Gardening: Pretty blue bindweed excels
Blue bindweed is a very pretty small shrub-like plant that excels itself at this time of year. And yes, it is a bindweed, a name that many people associate with the annoying and troublesome weed of the same name. Mind you, even the weed, in flower, has its moments of prettiness, and gains perhaps a sneaking admiring glance.
The blue bindweed, or blue rock bindweed as it is also called, covers itself with blue flowers that have a touch of purple. The flowers are two or three centimetres across, shaped like a very shallow funnel. On the flowers, there is a series of radiating lines from edge to centre, each slightly offset and the pattern is reminiscent of the overlapping folds of a camera shutter. This distinctive shape is a family trait.
But the blue bindweed has none of the nasty habits of its relative. It is not a large plant and does not form the twisting stems of the weedy species that can reach three metres in a damp summer. The blue bindweed stems are light and run along the surface of the soil, and the plant is evergreen in countries of frost-free climate.

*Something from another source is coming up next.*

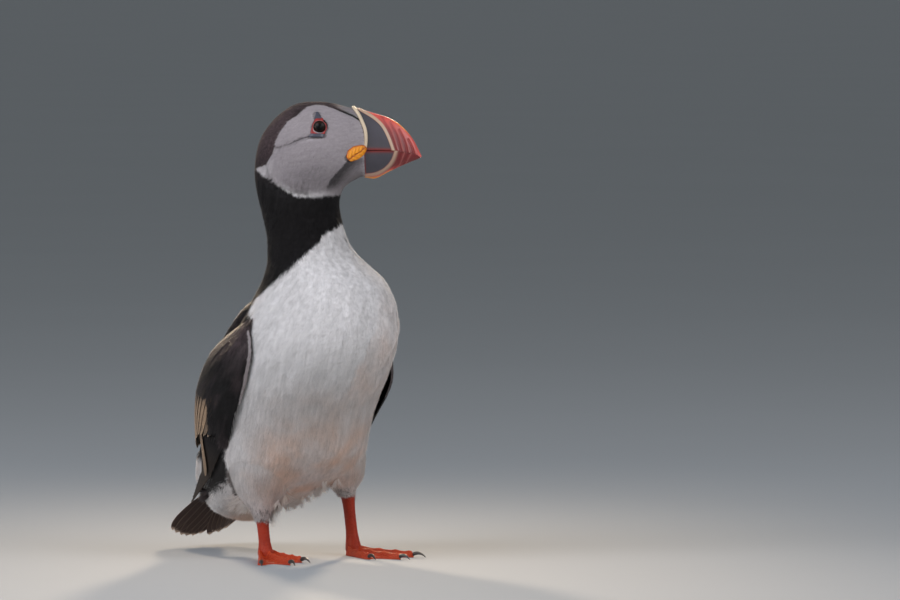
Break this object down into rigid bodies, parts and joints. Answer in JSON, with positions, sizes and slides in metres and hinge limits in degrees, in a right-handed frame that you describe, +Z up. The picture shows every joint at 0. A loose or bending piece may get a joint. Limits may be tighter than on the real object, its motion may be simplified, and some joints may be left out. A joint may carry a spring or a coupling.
{
  "type": "atlantic puffin",
  "caption": "Still life-size model of a standing Atlantic puffin, upright on both webbed feet, with its head turned to its left.",
  "frame": {"origin": "the middle of the whole bird's bounding box, on the surface that it stands on", "axes": "+Z up; the body faces -Y and the bird's own left is +X; the head is turned about 57 degrees towards +X"},
  "size_m": [0.1146, 0.1673, 0.2477],
  "materials": {
    "white_plumage": "soft white body feathers, cool at the breast and warmer at the belly",
    "grey_plumage": "short pale lavender-grey face feathers",
    "black_plumage": "black feathers with a brown sheen",
    "bill_red": "horn, orange-red with grooves and a slate base",
    "bill_pale": "cream rim of the upper bill",
    "rosette": "soft wrinkled orange-yellow skin at the corner of the mouth",
    "slate": "blue-grey horny plates above and below the eye",
    "eye": "wet, dark brown iris and black pupil",
    "leg_orange": "scaled orange-red skin of the legs, toes and webs",
    "claw": "dark horn"
  },
  "bodies": {
    "root": {"head": "grey_plumage", "neck": "black_plumage", "trunk": "white_plumage", "tail": "black_plumage", "bill_upper": "bill_red", "bill_lower": "bill_red", "bill_rim": "bill_pale", "wing_r": "black_plumage", "primaries_r": "black_plumage", "thigh_r": "white_plumage", "tarsus_r": "leg_orange", "foot_r": "leg_orange", "claw_inner_r": "claw", "claw_middle_r": "claw", "claw_outer_r": "claw", "eye_r": "eye", "eye_plate_upper_r": "slate", "eye_plate_lower_r": "slate", "rosette_r": "rosette", "wing_l": "black_plumage", "primaries_l": "black_plumage", "thigh_l": "white_plumage", "tarsus_l": "leg_orange", "foot_l": "leg_orange", "claw_inner_l": "claw", "claw_middle_l": "claw", "claw_outer_l": "claw", "eye_l": "eye", "eye_plate_upper_l": "slate", "eye_plate_lower_l": "slate", "rosette_l": "rosette"}
  },
  "joints": []
}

In a normal winter, it will die back part of the way and can be killed in a hard winter. This is not surprising, given that it comes from the region of the western Mediterranean, including North Africa. It has a woody base at ground level and can recover from there after some frost damage. This woody base does not send out spreading roots but stays in place.
The flower-covered plant is most appealing and can be used in a variety of ways. It is quite commonly used in hanging baskets for which its spreading, trailing habit is very suitable, added to its long flowering from June to autumn in a good sunny season.
It can be used as a rock garden flower, producing its long succession of blooms at a time of year when most rock garden plants have had their day. It is good grown at the front of paved borders where its mane of flowering stems can spill onto the paving.
Blue bindweed makes a superb summer greenhouse or conservatory plant. The extra warmth indoors makes it grow rapidly and it luxuriates in conditions more like those of its provenance. It can be grown from seeds sown in spring, which is how those used as bedding plants are grown, or from summer cuttings.